What i can say is, if you set your loglevel in config.yaml from “info” to “warn” i saw a very
noticeable improvement on disk I/O. Also also added a Read/Write cache later on, that helps a bit more even if the cost to buy an extra ssd are not worth it. But if you have one in spare
just try it out, mine is 100GB.

Monthly filewalter takes 4-5 days.

you guessed wrong, its in the making.

then you read this for sure too. + link at the end of the thread.

My logs are already going to SSD, forgot to say that. Thanks.

You are not sharing all details of your storage setup, we can’t help much.

What storage type are you using in Proxmox? What is your (host) software and hardware storage stack, that is, any RAIDs, thin storage, whatever? What disk image format, if applicable? What virtual hard disk bus/controller are you using? Are you using memory ballooning (it’s strange that people are not aware it affects performance in nontrivial ways!)? How much RAM do you have in the host for caching, in the guest? You need to post all relevant configuration details.

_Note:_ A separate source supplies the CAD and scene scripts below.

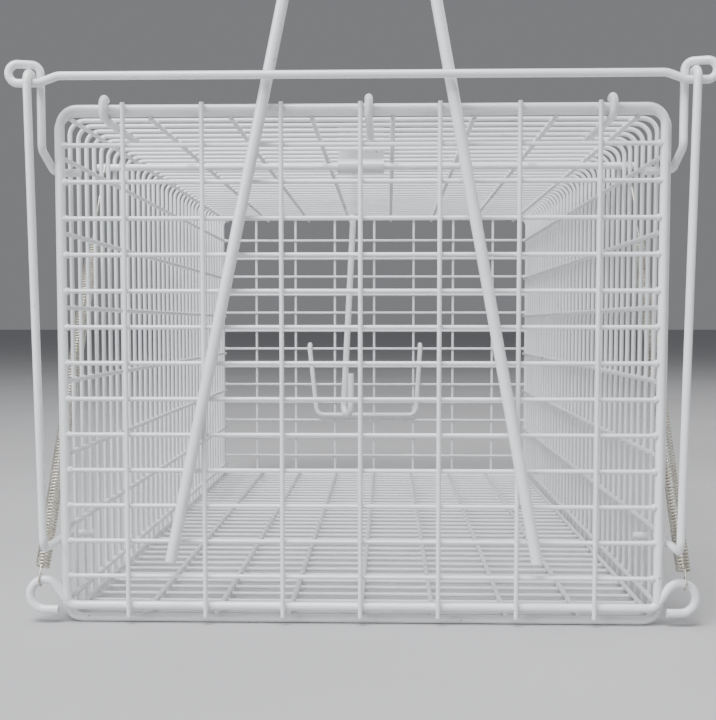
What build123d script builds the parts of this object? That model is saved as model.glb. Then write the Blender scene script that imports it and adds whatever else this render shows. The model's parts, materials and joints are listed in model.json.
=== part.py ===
from build123d import *
import math
import os

# Live catch trap: a welded wire cage with a spring-closed front door, a set
# lever on the door, a rocking catch on the roof and a bait hook at the rear
# that trips it.  Millimetres.  The model is laid out from the front hoop's
# centre plane (y = 0) and the floor (z = 0), and is moved at the end so that
# its origin is the bottom centre of its box.  The door faces -Y.

# ---------------------------------------------------------------- sizes
cage_width = 160.0
cage_height = 135.5
cage_length = 310.0
weld = 0.1                    # how far two welded wires press into each other
running_gap = 0.3             # air between wires that move past each other
bail_gap = 0.6                # play between the bail's bar and the lever

hoop_wire = 2.3               # wire diameters
mesh_wire = 1.2
hinge_wire = 2.1
bail_wire = 2.1
lever_wire = 3.0
bait_wire = 3.0
trip_wire = 1.5
anchor_wire = 2.1

hoop_corner = 4.5             # centre-line bend radii
shell_corner = 4.0
shell_count = 34
roof_rod_count = 8
roof_rod_pitch = 21.0
roof_rod_shift = -2.15
wall_rod_count = 7
wall_rod_low = 6.7
wall_rod_top_margin = 13.2
floor_rod_count = 9
floor_rod_pitch = 19.2

panel_vertical_count = 7
panel_vertical_pitch = 20.4
panel_horizontal_count = 13
rear_first_height = 11.2
rear_top_margin = 12.7        # last horizontal below the hoop's top

door_side_margin = 1.0        # how much narrower than the hoop, each side
door_bar_height = 5.0
door_first_height = 12.95
door_top_margin = 10.0        # last horizontal below the hoop's top
door_wire_above = 1.4         # verticals past the top bar's centre
door_wire_below = 2.6
loop_radius = 4.0
loop_reach = 6.0              # loop centre outside the door's side bar
loop_rise = 2.75
loop_start_in = 0.85
loop_bend = 2.5
loop_tail = 3.5

hinge_gap = 0.35
hinge_leg_length = 38.0
hinge_hook_places = [("left", -66.1), ("centre", 2.1), ("right", 64.3)]
hinge_wrap = 210.0

lever_foot_height = 17.6
lever_foot_left = -49.5
lever_foot_right = 45.9
lever_top_left = -12.6
lever_top_right = 12.9
lever_reach = 60.0            # crossbar above the door's hinge
lever_bend = 4.5

bail_bar_rise = 6.5           # bar above the hoop's top
bail_leg_out = 1.4            # leg centre outside the hoop
bail_eye_height = 4.9         # between the eye's two strands
bail_eye_reach = 5.0
bail_slope_run = 5.0
bail_drop = 1.8
bail_pivot_below = 16.0       # pivot below the hoop's top
bail_knee_rise = 4.5
bail_hook_in = 5.5
bail_bend = 2.2
bail_corner = 4.0             # where the bar turns into an eye
bail_eye_straight = 0.01      # short run between an eye's two half turns
side_rod_top_out = 3.6        # centre outside the hoop at the top
side_rod_foot_out = 1.4
side_rod_foot_height = 21.5
side_rod_bend = 2.7
side_rod_end = 7.0

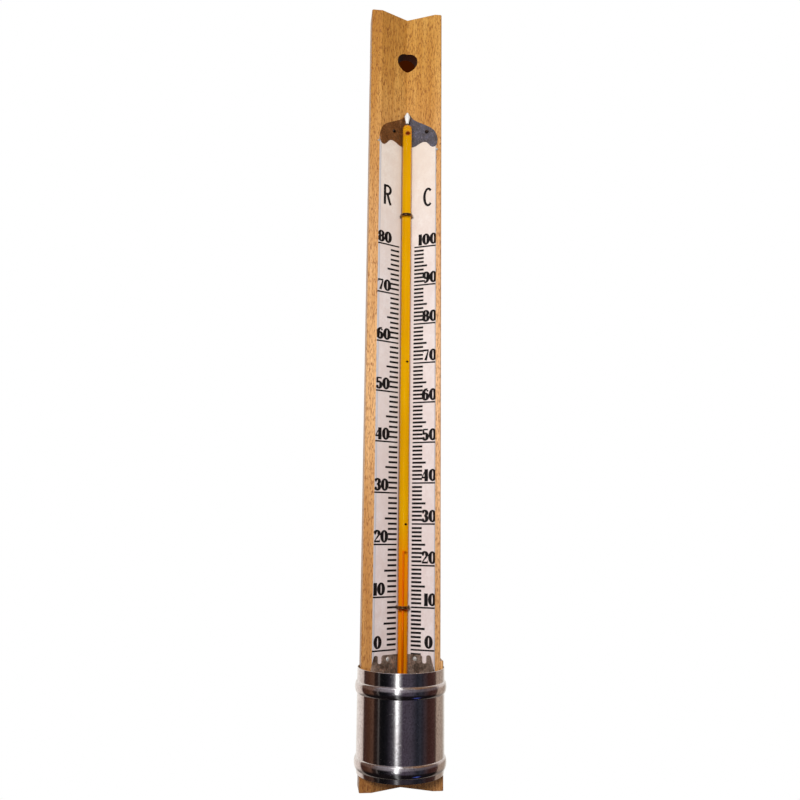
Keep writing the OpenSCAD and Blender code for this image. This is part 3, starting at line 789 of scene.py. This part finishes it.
class THERMOMETER_OT_stem(bpy.types.Operator):
    """Make the glass stem, its white tip with a painted glare, and the enamel band's finish"""

    bl_idname = "thermometer.stem"
    bl_label = "Glass stem"

    def execute(self, context):
        look = context.scene.stem_look
        round_top = STEM_HIGH.z - look.tip_length
        nib_foot = round_top + look.nib_start
        shoulder = degrees(atan2(sqrt(STEM_RADIUS**2 - look.neck**2), look.neck))
        dome = arc((0, round_top - STEM_RADIUS), STEM_RADIUS, 0, shoulder, 14)
        outline = [(0, STEM_LOW.z), (STEM_RADIUS, STEM_LOW.z)]
        rings = 12
        for i in range(1, rings):
            outline.append((STEM_RADIUS, STEM_LOW.z + (dome[0][1] - STEM_LOW.z) * i / rings))
        outline += dome + [(look.neck, nib_foot), (0, nib_foot)]
        bm = bmesh.new()
        lathe(bm, outline, STEM_AXIS, 48)
        stem = finish_piece("stem_tube", bm, glass_material(look))
        stem.visible_shadow = False
        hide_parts("glass_stem")
        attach(stem, BODY)

        bead_z = STEM_HIGH.z - look.bead_drop
        steps = 10
        flame = []
        for i in range(steps + 1):
            s = i / steps
            ease = s * s * (3 - 2 * s)
            flame.append((look.neck + (look.bead - look.neck) * ease,
                          nib_foot + (bead_z - nib_foot) * s))
        for i in range(1, steps):
            s = i / steps
            flame.append((look.bead * (1 - s) ** 0.62, bead_z + (STEM_HIGH.z - bead_z) * s))
        bm = bmesh.new()
        lathe(bm, [(0, nib_foot)] + flame + [(0, STEM_HIGH.z)], STEM_AXIS, 32)
        nib = finish_piece("stem_nib", bm, nib_material(look))
        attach(nib, BODY)
        enamel = enamel_material(look)
        dress("enamel_band", enamel)

        # The enamel runs on over the back of the stem's round end
        middle = round_top - STEM_RADIUS
        reach = STEM_RADIUS - look.cap_gap
        shell = arc((0, middle), reach, 26, 80, 10)
        shell += arc((0, middle), reach - look.cap_wall, 80, 32, 10)
        bm = bmesh.new()
        lathe(bm, shell, STEM_AXIS, 48, closed=True)
        cut(bm, STEM_AXIS, (0, -1, 0), clear=True)
        bmesh.ops.holes_fill(bm, edges=bm.edges, sides=0)
        bmesh.ops.recalc_face_normals(bm, faces=bm.faces)
        end = finish_piece("enamel_end", bm, enamel)
        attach(end, BODY)
        return {"FINISHED"}


class THERMOMETER_OT_spirit(bpy.types.Operator):
    """Fill the bulb and the bore with red spirit"""

    bl_idname = "thermometer.spirit"
    bl_label = "Spirit"

    def execute(self, context):
        look = context.scene.stem_look
        red = spirit_material(look)
        dress("bulb_spirit", red)
        dress("spirit_meniscus", red)
        bulb = dress("glass_bulb", glass_material(look))
        bulb.visible_shadow = False
        radius = (COLUMN_HIGH.x - COLUMN_LOW.x) / 2
        bm = bmesh.new()
        lathe(bm, [(0, COLUMN_LOW.z), (radius, COLUMN_LOW.z), (radius, COLUMN_HIGH.z),
                   (0, COLUMN_HIGH.z)], STEM_AXIS, 24)
        column = finish_piece("spirit_thread", bm, red)
        column.visible_shadow = False
        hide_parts("spirit_column")
        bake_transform(column)
        return {"FINISHED"}


class THERMOMETER_OT_metal(bpy.types.Operator):
    """Finish the two bent plates, the nails, the brads and the wire ties"""

    bl_idname = "thermometer.metal"
    bl_label = "Plates, nails and wires"

    def execute(self, context):
        look = context.scene.plate_look
        bright = tinplate_material("dark_tinplate", look.tin, look.stain, 0.6, look.rust)
        dull = tinplate_material("dull_tinplate", look.dull, look.grime, 0.4)
        steel = steel_material("bright_steel", look.steel, 0.15, 0.45)
        rusty = steel_material("darkened_steel", look.rusty, 0.3, 1.0)
        wire = steel_material("tarnished_wire", look.wire, 0.12, 1.0)
        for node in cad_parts:
            if node.endswith("plate"):
                dress(node, bright if node.startswith("top") else dull)
            if node.startswith("top_plate") and node.endswith("nail"):
                dress(node, rusty)
            elif node.endswith(("nail", "brad")):
                dress(node, steel)
            elif node.endswith("tie"):
                dress(node, wire)
        return {"FINISHED"}


class THERMOMETER_OT_sleeve(bpy.types.Operator):
    """Make the beaded sleeve that guards the bulb"""

    bl_idname = "thermometer.sleeve"
    bl_label = "Guard sleeve"

    def execute(self, context):
        look = context.scene.sleeve_look
        outer = SLEEVE_BEAD_RADIUS - look.bead_height
        inner = outer - look.wall
        beads = (SLEEVE_LOW.z + look.lower_bead_rise, SLEEVE_HIGH.z - look.upper_bead_drop)
        steps = 30

        def side(radius, taper=0.0):
            low = SLEEVE_LOW.z + look.wall / 2
            high = SLEEVE_HIGH.z - look.wall / 2
            line = [(radius - taper, low + look.hold)]
            for z in beads:
                line.append((radius, z - look.bead_width / 2 - look.hold))
                for i in range(steps + 1):
                    a = pi * i / steps
                    line.append((radius + look.bead_height * sin(a),
                                 z - look.bead_width / 2 * cos(a)))
                line.append((radius, z + look.bead_width / 2 + look.hold))
            return line + [(radius, high - look.hold)]

        middle_radius = (outer + inner) / 2
        top = arc((middle_radius, SLEEVE_HIGH.z - look.wall / 2), look.wall / 2, 0, 180, 8)
        rim = (look.wall - look.taper) / 2
        bottom = arc((inner + rim, SLEEVE_LOW.z + rim), rim, 180, 360, 8)
        bm = bmesh.new()
        profile = side(outer, look.taper) + top + side(inner)[::-1] + bottom
        lathe(bm, profile, SLEEVE_AXIS, 160, closed=True)
        sleeve = finish_piece("guard_sleeve", bm, sleeve_material(look))
        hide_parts("bulb_sleeve")
        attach(sleeve, BODY)
        return {"FINISHED"}


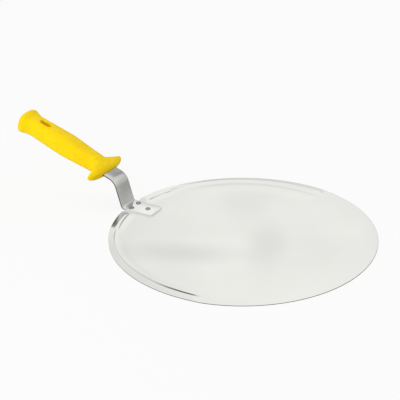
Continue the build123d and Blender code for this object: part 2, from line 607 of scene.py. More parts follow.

The reason raw Linux and ext4 are recommended are not because other stacks are bad. They are recommended because there’s little to misconfigure there, as opposed to the monstrous complexity that you have with any virtualization platform. These 100h? That’s the price, likely not even a full price. There’s no single magical switch “make it work correctly”. All switches has to be exactly right.

Alternatively, you need to debug your problem from first principles. Measure what random I/O is your storage capable of from host, at every software storage layer you have in your setup. Compare these numbers to measurements from inside the VM. Look at caches and buffers, etc. Measure what you can and verify that the numbers make sense.

Back when I was a proxmox admin for a company setup, I was able to get close to 100% of raw I/O speed of the enterprise NVMes we got in our clusters, and all of that available to Windows guests. But it took a lot of experimenting to get it right. While I liked the learning factor, frankly I’m very happy I no longer need to do that, Windows is quite finicky as a guest at times. As such, I would also suggest you to run your storage nodes outside of VMs, within a docker container on the host. Proxmox is, after all, an extended Debian distribution…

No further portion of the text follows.